Vectors

Prerequisite Knowledge

• Describe translations as 2D vectors
• Apply addition and subtraction of vectors, multiplication of vectors by a scalar, and diagrammatic and column representations of vectors
• Use vectors to construct geometric arguments and proofs

Success Criteria

• Use vectors in two dimensions
• Calculate the magnitude and direction of a vector;
• Add vectors diagrammatically and perform the algebraic operations of vector addition and multiplication by scalars, and understand their geometrical interpretations;
• Understand and use position vectors; calculate the distance between two points represented by position vectors 
• Use vectors to solve problems in pure mathematics and in context, including forces 

Teaching Points

• Students should sketch diagrams whenever possible as part of their work, reinforcing the algebraic notation.
• By drawing and labelling diagrams, students can better identify a position vector from a direction vector.
• When simplifying or calculating vectors, students should be comfortable using column notation.
• Vector problems .often lead to setting up and solving a pair of simultaneous equations.
• Students need to know how a vector’s magnitude leads to working out a unit vector.
• Vector geometry often leads to problems in non-right-angled triangles, bearings and forces.

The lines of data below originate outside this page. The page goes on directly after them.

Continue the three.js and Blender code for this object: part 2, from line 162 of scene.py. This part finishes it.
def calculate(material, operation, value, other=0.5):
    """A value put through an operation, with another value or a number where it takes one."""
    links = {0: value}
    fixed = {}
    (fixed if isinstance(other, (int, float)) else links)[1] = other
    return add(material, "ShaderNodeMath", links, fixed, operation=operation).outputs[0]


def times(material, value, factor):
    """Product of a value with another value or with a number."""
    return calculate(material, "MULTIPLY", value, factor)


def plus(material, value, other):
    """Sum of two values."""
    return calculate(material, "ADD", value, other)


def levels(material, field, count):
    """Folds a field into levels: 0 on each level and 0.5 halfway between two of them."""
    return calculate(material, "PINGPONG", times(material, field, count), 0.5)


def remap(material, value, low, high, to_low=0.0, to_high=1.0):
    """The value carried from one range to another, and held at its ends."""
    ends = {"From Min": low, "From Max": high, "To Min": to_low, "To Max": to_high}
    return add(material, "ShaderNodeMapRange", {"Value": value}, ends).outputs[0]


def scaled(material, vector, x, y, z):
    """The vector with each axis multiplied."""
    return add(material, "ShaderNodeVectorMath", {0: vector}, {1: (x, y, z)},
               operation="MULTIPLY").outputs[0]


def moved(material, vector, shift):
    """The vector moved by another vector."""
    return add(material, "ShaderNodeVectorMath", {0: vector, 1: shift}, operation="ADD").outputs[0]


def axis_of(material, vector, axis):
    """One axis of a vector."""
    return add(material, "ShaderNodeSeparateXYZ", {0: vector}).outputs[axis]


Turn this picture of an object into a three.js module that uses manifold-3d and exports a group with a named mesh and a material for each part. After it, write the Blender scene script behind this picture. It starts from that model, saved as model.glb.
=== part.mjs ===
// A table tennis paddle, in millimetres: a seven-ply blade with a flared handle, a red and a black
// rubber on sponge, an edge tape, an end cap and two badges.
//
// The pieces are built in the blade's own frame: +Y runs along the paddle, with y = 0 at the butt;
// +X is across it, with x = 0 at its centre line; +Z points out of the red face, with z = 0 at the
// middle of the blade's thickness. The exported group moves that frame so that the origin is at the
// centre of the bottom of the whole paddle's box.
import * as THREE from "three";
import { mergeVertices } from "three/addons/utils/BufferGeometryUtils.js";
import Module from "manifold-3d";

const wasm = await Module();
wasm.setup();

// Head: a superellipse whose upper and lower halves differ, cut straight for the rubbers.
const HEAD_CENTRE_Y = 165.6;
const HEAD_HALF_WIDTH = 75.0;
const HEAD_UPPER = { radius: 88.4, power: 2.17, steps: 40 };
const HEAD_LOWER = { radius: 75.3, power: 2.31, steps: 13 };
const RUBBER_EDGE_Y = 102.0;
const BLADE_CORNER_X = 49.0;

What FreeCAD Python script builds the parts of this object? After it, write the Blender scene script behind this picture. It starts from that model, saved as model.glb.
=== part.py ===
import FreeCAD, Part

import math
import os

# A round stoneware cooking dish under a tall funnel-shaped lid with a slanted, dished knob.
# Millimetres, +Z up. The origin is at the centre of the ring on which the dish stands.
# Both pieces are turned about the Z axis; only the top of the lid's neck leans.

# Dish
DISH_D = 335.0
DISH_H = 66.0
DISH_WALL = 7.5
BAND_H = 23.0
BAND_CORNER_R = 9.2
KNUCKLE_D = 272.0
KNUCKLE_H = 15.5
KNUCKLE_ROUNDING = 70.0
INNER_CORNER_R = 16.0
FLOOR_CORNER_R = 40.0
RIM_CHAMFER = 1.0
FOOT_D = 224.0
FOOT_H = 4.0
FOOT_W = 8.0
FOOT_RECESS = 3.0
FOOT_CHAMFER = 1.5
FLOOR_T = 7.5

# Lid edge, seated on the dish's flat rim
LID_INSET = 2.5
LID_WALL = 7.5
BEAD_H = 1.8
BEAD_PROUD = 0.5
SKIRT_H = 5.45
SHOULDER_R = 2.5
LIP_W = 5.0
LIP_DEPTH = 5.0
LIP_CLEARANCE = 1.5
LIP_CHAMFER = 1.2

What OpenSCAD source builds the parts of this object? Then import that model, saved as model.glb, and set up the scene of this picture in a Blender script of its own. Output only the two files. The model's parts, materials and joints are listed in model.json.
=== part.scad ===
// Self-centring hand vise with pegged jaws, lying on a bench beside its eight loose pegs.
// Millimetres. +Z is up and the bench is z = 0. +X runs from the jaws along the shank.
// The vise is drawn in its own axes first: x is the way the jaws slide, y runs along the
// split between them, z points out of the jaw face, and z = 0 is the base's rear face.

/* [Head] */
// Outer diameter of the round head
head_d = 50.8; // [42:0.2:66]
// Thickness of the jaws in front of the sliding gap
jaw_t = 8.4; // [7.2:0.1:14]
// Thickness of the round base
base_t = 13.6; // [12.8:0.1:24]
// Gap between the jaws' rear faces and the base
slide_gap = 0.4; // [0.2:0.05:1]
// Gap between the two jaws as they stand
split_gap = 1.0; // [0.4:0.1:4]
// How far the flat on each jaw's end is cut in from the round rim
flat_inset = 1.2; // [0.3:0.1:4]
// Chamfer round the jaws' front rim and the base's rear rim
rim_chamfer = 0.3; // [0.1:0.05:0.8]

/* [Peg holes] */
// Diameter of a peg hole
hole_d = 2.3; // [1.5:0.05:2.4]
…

Students need plenty of practise with these types of problems.
• The resultant vector is the sum of two or more vectors.
• Speed in the magnitude of a velocity vector
• Distance is the magnitude of a displacement vector.

Misconceptions

• Some students lose marks by writing the magnitude of a vector as a negative.
• When writing vectors in i and j notation, some students incorrectly think of it as a coordinate pair and write 3i – 2j as (3i, -2j).
• Some students get confused knowing when a vector gives a direction or a position.